1) Maybe the best-researched, most vivid, and most comprehensive overall
telling of the before, during and after of the First Afghan War: the book
_Return of a King,_ by Dalrymple. It incorporates a lot of surprisingly-
recently-translated documents from libraries in modern-day Pakistan, which
became more interesting to historians post-2001.

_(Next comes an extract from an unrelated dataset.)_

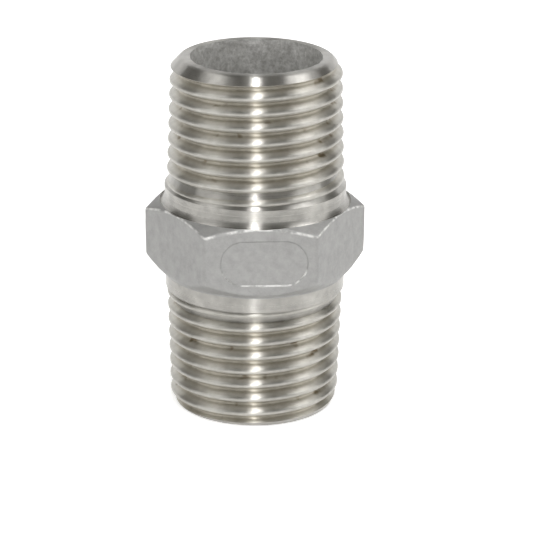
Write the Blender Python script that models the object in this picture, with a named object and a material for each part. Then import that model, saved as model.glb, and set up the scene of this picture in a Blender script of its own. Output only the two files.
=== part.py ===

2) A personal story, that of the American Josiah Harlan, the book _Josiah The
Great_. Like Gardener was a wanderer and soldier of fortune, but who unlike
Gardener was the inspiration for Kipling's short story written after the
publication of the first part of his memoirs (and later movie with M. Caine
and S. Connery). His story has a lot of detail, because he was a weird duck
who kept to himself, brought a personal library with him, and took extensive
notes for his memoirs. In fact he's a high-quality primary source in book (1).
As a result, there's a lot of detail. You can really feel the personal danger
Harlan was in, and just how often he bluffed his way through situations that
could easily have killed him.

------
wesako
The photo of Gardner mentioned at the start:

[https://atechnologyjobisnoexcuse.com/files/2012/10/tumblr_m9...](https://atechnologyjobisnoexcuse.com/files/2012/10/tumblr_m9u3epSS1L1qa2j8co1_1280.jpg)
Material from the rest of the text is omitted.